In 2019, the Virginia General Assembly granted localities the power to make decisions about their Confederate statues, but the injunction preventing Charlottesville from removing its monument remained until 2021. Charlottesville City Council voted to remove the statues, including Lee, in July of that year.
The city solicited proposals from groups that wanted the statues and Council voted on Dec. 7, 2021 to give the Lee statue to the Heritage Center — the only local entity to submit a proposal for that statue.
One of the plaintiffs currently suing the city, The Ratcliffe Foundation, wanted both the Lee and Thomas J. “Stonewall” Jackson statues for the Ellenbrook Mansion, the ancestral home of Confederate Gen. J.E.B. Stuart in Rosedale, Virginia, and submitted a proposal to the city last summer.
More about Swords into Plowshares
At the time of publication, litigation is ongoing and no trial date has been set, though some of the motions are scheduled to be heard in Charlottesville Circuit Court in October.
Because this case hinges on interpreting a statute, either party could appeal the judges final decision to the appellate court, or even to the Supreme Court of Virginia, said UVA Law School’s Schragger. If that happens, it could be years before the case is resolved.
In the meantime, Swords Into Plowshares will carry on with the community engagement portion of the project until the lawsuit ends, said Dukes.
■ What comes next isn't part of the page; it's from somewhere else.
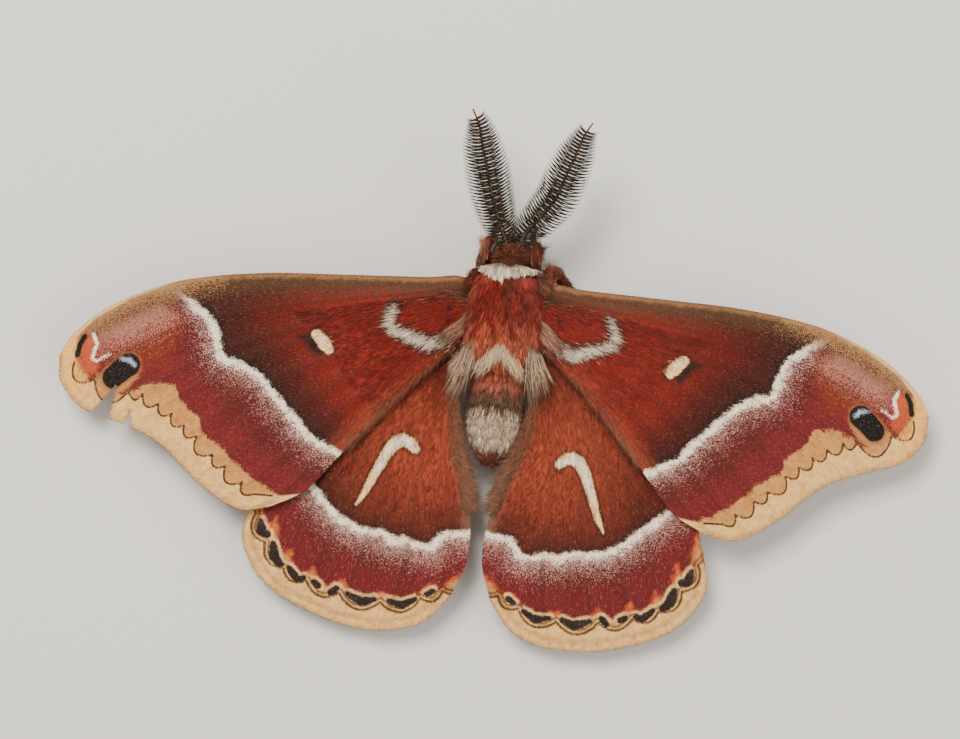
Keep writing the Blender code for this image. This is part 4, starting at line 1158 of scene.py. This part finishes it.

“In a city that has come out of something as tragic as 2017 was, if we are not introspective, if we don’t spend time galvanizing those things that are important to us, and making it clear through a process to all of the people who live here, then what we’re only continuing to do is maintain the disparities that have brought us to this place to begin with,” said Douglas. Disparities “that made it possible for somebody, or an organization or a group, to think that this was fecund ground for hate and white supremacy and intolerance. And most of the people that I speak with do not aspire to those goals.”